WHAT YOU NEED TO DO — Lines that include the word "from" are the ones to copy.
--- begin PROVIDED MATERIAL ---
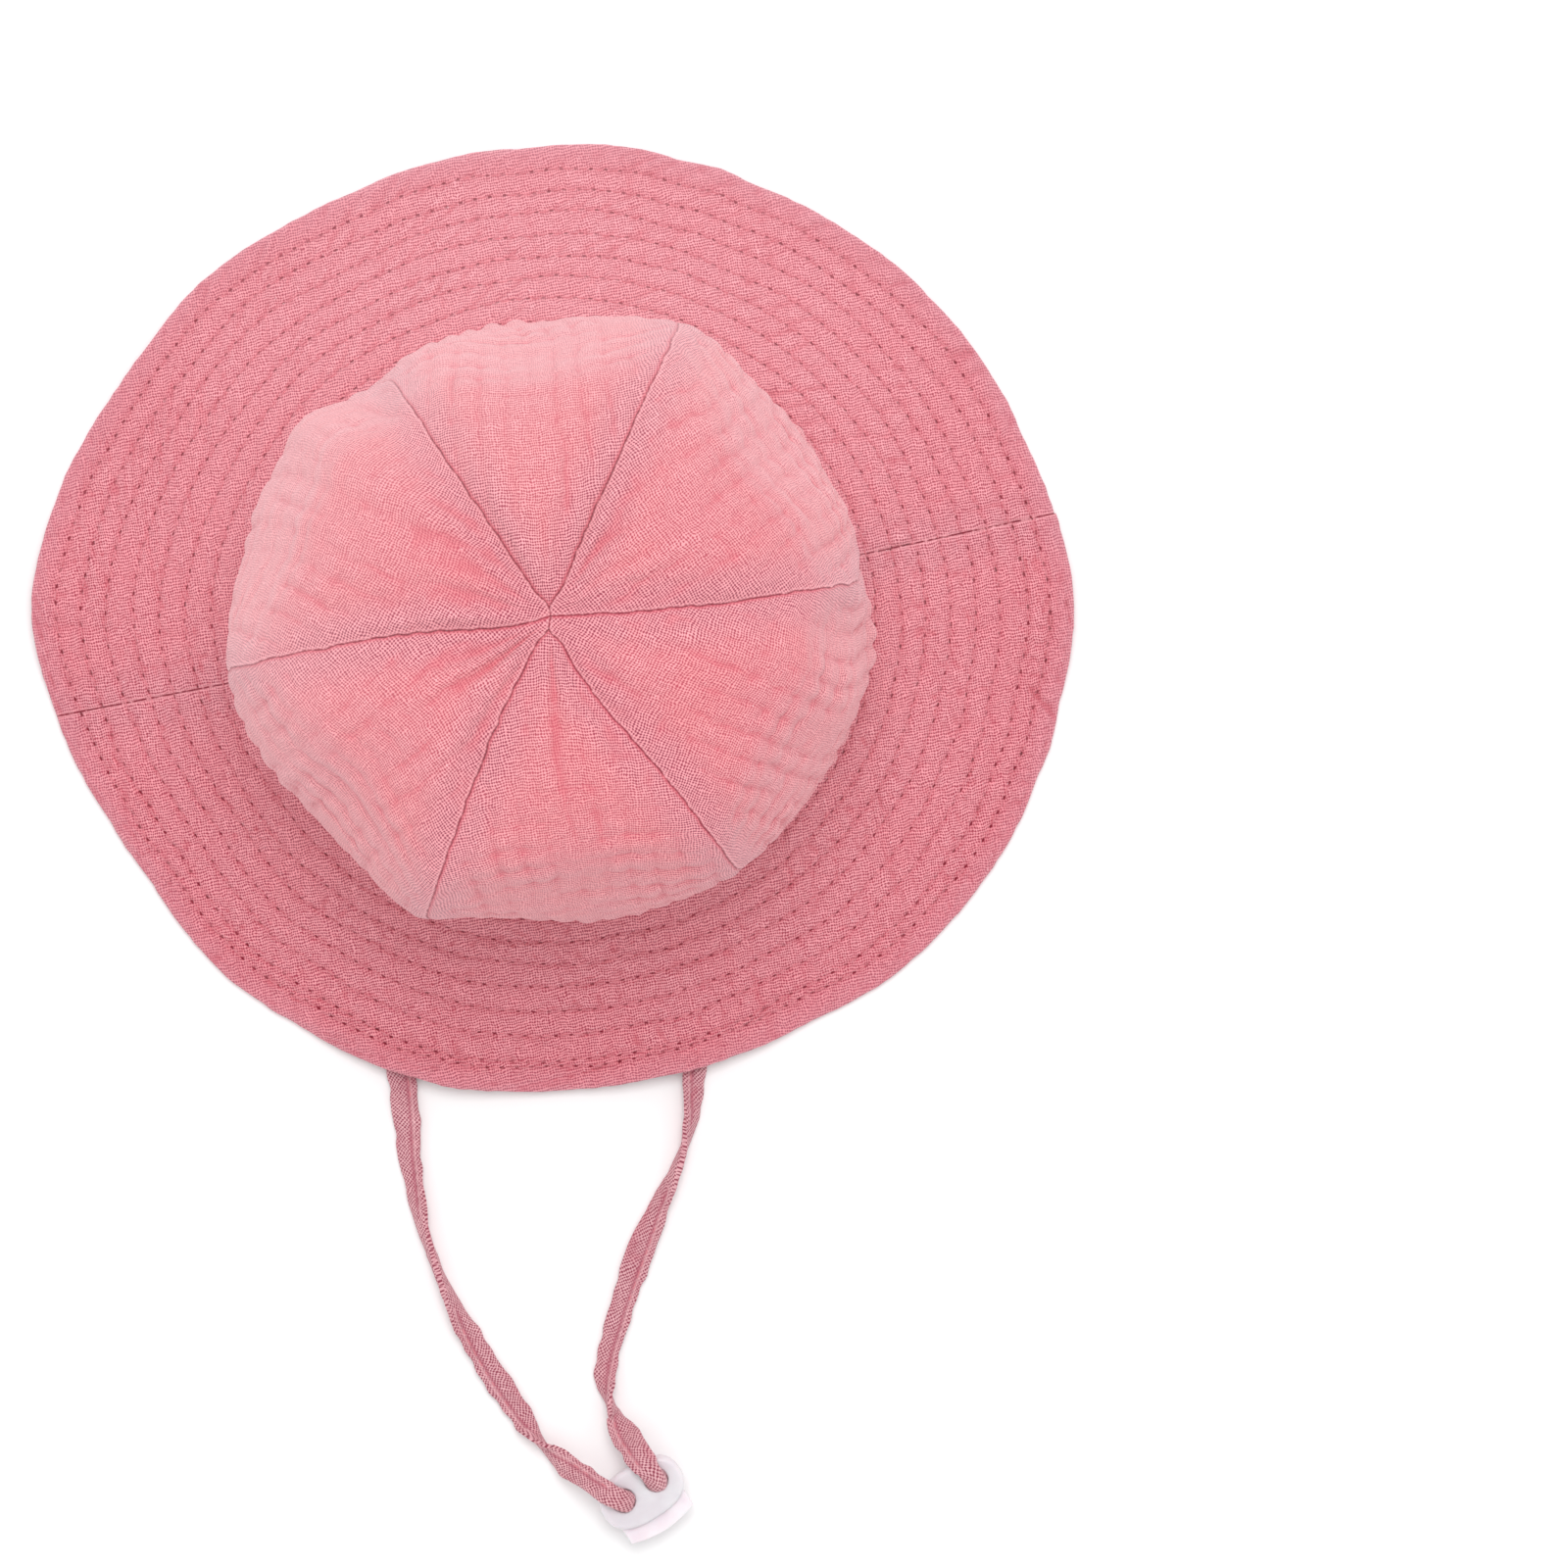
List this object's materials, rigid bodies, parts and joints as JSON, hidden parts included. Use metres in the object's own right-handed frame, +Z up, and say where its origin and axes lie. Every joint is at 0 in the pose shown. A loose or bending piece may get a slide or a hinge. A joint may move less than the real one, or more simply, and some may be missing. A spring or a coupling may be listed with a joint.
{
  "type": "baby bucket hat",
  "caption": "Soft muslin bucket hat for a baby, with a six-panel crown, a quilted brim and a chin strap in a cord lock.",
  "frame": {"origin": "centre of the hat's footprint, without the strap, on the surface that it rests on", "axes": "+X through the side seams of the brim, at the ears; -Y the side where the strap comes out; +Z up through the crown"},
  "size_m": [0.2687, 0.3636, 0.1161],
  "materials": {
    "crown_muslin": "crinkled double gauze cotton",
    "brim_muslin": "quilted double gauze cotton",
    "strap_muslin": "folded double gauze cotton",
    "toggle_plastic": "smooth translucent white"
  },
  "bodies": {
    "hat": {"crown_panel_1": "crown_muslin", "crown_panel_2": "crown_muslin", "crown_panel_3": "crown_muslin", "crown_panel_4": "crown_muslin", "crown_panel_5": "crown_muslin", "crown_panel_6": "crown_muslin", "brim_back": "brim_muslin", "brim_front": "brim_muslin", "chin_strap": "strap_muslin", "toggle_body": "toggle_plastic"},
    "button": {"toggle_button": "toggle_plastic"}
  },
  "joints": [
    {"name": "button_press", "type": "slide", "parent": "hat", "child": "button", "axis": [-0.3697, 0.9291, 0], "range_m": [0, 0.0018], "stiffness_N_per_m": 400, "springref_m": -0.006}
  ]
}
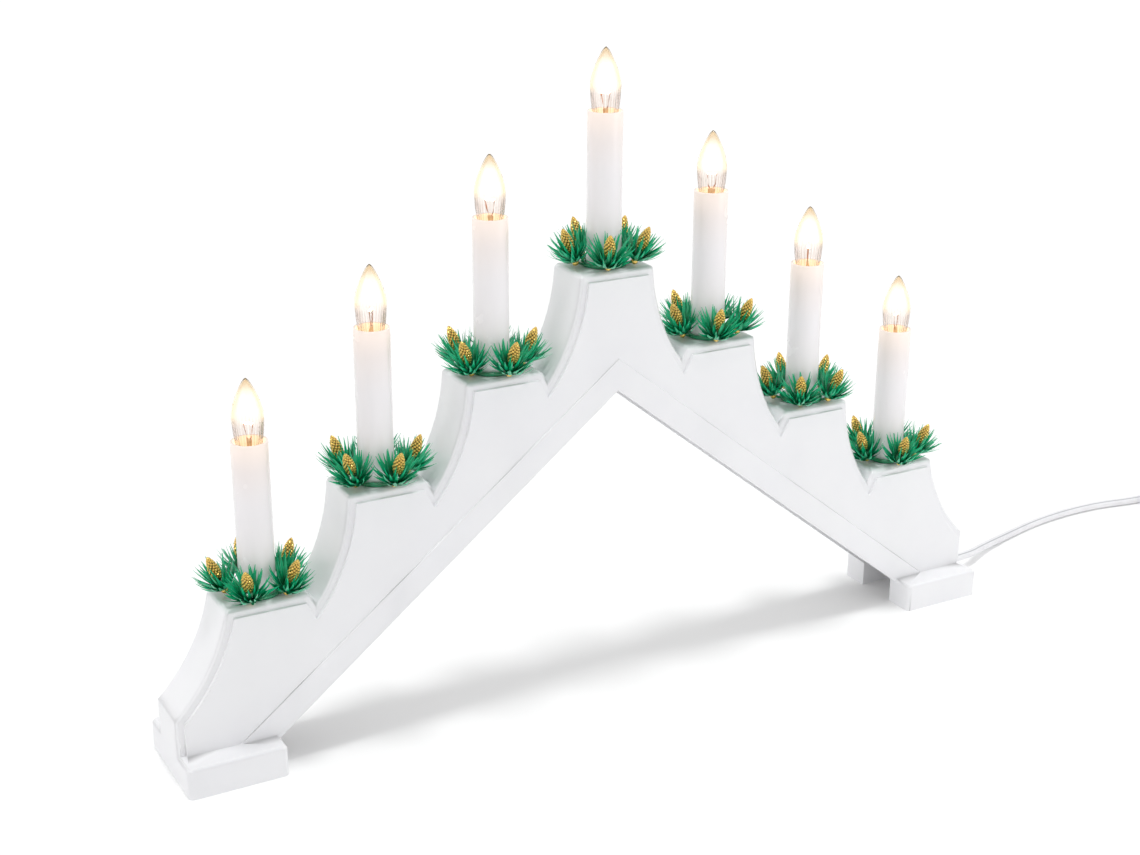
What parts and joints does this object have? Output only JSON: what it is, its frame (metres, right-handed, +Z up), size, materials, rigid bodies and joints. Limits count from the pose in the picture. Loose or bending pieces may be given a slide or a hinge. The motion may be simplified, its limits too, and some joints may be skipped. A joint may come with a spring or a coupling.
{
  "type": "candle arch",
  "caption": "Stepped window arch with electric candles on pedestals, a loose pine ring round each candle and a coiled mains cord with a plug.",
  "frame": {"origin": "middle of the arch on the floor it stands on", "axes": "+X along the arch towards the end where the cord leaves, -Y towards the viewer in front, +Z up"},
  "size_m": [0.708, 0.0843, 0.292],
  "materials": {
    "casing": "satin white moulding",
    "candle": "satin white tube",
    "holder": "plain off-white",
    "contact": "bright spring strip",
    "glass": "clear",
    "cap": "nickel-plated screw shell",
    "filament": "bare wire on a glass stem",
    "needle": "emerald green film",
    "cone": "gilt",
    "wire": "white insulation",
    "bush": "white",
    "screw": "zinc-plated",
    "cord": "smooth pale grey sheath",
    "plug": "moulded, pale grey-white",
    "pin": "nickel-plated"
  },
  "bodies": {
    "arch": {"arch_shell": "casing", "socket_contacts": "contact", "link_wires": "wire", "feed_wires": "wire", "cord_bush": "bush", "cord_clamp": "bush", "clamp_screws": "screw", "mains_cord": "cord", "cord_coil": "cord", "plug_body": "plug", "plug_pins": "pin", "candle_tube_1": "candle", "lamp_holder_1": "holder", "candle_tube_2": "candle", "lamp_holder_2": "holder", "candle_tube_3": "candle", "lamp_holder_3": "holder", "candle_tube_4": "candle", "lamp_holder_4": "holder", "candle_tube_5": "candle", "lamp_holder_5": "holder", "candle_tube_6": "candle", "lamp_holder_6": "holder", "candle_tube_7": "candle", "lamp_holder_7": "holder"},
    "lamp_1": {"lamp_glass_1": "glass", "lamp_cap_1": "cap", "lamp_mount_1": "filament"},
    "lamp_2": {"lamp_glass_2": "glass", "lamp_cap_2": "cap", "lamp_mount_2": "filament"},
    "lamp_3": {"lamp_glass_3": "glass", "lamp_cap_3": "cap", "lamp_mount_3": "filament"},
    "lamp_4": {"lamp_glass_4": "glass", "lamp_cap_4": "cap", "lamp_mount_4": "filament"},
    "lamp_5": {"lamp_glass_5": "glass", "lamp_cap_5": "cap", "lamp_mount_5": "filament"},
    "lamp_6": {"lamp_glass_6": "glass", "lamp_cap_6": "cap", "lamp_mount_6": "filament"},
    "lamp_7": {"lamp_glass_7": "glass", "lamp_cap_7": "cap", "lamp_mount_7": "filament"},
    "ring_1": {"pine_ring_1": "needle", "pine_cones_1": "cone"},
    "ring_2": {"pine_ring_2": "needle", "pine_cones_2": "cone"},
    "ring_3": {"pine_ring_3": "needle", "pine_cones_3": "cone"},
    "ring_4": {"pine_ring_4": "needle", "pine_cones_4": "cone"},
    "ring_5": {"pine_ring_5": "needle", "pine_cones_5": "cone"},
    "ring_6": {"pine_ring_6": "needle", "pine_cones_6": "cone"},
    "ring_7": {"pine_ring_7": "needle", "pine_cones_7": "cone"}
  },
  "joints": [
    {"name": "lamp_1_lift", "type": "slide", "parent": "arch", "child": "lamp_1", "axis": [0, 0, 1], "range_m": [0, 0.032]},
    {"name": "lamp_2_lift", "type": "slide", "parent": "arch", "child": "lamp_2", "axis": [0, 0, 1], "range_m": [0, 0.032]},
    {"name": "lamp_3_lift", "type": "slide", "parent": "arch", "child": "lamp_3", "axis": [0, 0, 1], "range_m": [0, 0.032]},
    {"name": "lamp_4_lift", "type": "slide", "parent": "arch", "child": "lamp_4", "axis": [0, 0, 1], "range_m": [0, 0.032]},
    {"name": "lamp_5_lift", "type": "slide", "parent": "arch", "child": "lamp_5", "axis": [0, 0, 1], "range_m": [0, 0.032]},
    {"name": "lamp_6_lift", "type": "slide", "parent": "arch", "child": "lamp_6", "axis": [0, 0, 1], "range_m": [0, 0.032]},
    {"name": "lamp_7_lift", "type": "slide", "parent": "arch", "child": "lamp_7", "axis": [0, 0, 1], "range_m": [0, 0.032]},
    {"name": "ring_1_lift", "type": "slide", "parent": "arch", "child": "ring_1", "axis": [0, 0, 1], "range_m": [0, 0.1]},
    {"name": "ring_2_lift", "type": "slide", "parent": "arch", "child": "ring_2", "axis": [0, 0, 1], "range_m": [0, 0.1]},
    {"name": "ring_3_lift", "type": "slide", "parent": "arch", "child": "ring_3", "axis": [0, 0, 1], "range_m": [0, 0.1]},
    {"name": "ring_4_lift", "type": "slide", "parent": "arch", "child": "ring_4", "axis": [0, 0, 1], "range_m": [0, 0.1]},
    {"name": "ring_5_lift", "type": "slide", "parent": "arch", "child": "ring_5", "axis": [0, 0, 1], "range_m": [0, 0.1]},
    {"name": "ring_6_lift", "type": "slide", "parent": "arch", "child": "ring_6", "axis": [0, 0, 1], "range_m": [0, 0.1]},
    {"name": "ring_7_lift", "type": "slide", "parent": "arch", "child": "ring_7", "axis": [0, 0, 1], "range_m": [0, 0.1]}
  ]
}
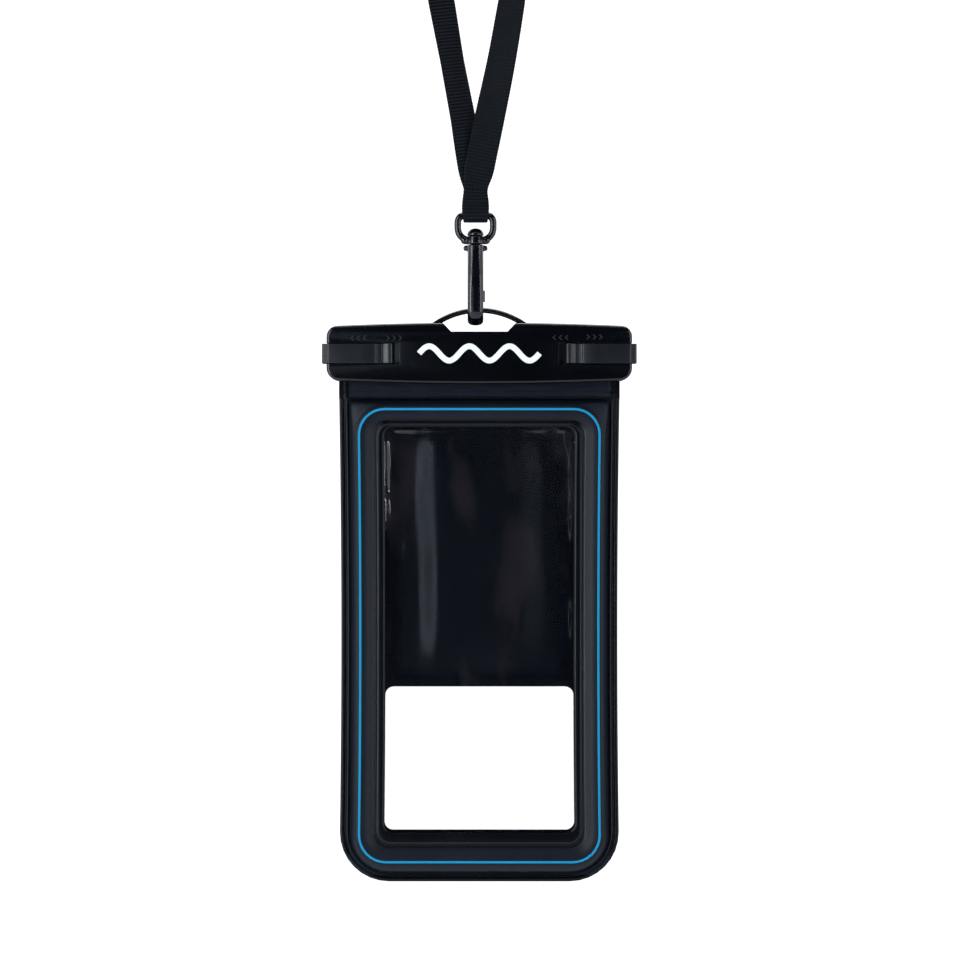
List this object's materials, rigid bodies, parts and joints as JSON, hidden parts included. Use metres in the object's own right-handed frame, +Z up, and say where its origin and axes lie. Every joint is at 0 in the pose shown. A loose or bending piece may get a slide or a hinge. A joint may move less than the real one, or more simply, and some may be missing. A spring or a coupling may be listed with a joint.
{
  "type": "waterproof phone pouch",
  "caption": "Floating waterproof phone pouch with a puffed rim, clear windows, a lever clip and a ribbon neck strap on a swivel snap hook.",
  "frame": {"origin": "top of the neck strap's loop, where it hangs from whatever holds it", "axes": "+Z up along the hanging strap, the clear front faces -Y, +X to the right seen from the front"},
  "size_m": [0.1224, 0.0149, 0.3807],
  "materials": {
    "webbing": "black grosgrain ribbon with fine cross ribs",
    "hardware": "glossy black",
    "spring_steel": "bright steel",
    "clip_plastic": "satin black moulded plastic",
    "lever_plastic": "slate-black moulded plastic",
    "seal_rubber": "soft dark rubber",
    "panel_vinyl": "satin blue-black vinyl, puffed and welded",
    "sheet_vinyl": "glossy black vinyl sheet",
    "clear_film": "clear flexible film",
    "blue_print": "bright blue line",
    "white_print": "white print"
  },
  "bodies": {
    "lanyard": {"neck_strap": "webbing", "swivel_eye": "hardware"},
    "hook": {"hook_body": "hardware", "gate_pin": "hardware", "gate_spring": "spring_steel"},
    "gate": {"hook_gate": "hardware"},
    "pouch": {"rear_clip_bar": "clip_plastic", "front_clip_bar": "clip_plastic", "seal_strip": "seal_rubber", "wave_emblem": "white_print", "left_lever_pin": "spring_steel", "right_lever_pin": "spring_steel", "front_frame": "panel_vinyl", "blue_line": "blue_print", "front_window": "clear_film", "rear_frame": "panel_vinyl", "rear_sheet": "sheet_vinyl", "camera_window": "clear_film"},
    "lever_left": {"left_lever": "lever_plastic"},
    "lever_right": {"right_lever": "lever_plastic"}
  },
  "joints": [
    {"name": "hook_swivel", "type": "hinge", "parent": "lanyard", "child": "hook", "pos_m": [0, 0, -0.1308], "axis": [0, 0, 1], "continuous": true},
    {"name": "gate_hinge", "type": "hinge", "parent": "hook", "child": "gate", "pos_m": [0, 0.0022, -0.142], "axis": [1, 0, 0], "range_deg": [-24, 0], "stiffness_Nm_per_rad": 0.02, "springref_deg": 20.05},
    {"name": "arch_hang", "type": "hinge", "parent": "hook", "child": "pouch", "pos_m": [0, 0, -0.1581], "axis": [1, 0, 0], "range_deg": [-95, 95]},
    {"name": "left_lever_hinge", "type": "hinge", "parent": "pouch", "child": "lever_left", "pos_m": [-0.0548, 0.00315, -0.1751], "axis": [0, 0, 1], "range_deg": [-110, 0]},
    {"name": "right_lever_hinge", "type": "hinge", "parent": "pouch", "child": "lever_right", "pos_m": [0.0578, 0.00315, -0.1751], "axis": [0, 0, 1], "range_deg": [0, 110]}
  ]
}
--- end PROVIDED MATERIAL ---
TASK ANSWER —
What parts and joints does this object have? Output only JSON: what it is, its frame (metres, right-handed, +Z up), size, materials, rigid bodies and joints. Limits count from the pose in the picture. Loose or bending pieces may be given a slide or a hinge. The motion may be simplified, its limits too, and some joints may be skipped. A joint may come with a spring or a coupling.
  "frame": {"origin": "top of the neck strap's loop, where it hangs from whatever holds it", "axes": "+Z up along the hanging strap, the clear front faces -Y, +X to the right seen from the front"},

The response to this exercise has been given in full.